Que terrível situação a de Solange, pois querendo avistar o sol e jamais conseguindo. Não tinha problemas de visão nem qualquer outra enfermidade que a impedisse de se manter com olhos bem abertos. Mas sua angústia a tudo embaçava.
Não só angústia como uma enxurrada de sofrimentos. Lacrimejantes, os olhos mais pareciam janelas gotejadas de pingos de chuva. Encharcados de lembranças e recordações, desejos e impossibilidades, os olhos se transformava num véu de desesperança. E não havia sol que pudesse ser avistado.
Quantas pessoas existem como Solange? Quantos seres simplesmente não conseguem fruir do brilho resplandecente do sol? Quantos olhos continuam avistando nuvens escurecidas e tempos nebulosos em plena luz do dia? Quantas pessoas desejam avistar o mesmo sol de Solange?

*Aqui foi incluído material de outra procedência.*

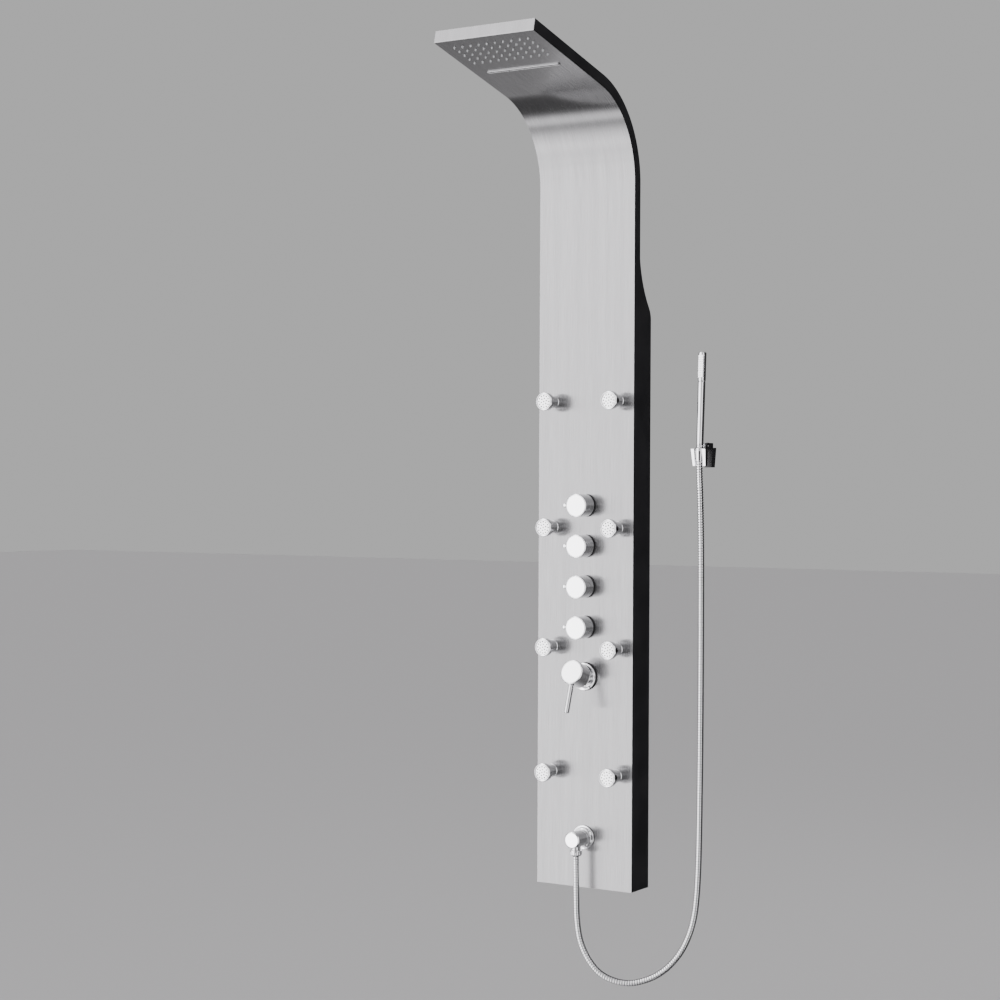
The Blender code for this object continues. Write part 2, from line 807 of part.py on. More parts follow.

O sol de Solange e o sol de muitos, sempre escondido. O sol de Solange e a impossibilidade de tantos de reencontrá-lo a cada amanhecer. O sol de Solange e a borrasca tempestuosa impedindo de avistar além das tormentas da alma.
Jamais avistará a grandeza do sol o olhar que já mira o alto tomado de sombras. Jamais encontrará os raios do sol o olhar que nada avista além da escurecida paisagem da angústia e da aflição. Jamais enxergará a beleza da manhã, do dia e do entardecer, o olhar que nunca sai das sombras escurecidas.
Quem abre uma janela para o entristecimento não encontra qualquer ânimo para o encantamento com a luz do dia. Quem se debruça na janela do padecimento sequer sente o calor do sol ou a sua força alimentando a alma. Quem nega a importância do sol ou o desconhece por não conseguir avistá-lo, certamente nem a lua poderá encontrar.
O que faz a alma esconder o sol, o que faz o espírito esconder o sol, o que faz o ser desconhecer o sol, o que faz a vida renegar todo sol? Talvez a falta de coragem para abrir a janela já de olhos abertos. Sem lágrimas, sem tristeza, sem nebulosidade em tudo.
Assim que Solange jogar fora o seu lenço encharcado e fizer da janela uma paisagem de vida, logo sentirá o calor que se aproxima e lhe invade. E ao olhar para o alto e sentir-se abraçada pela imensa luz, então sentirá que a felicidade também é um raio de sol.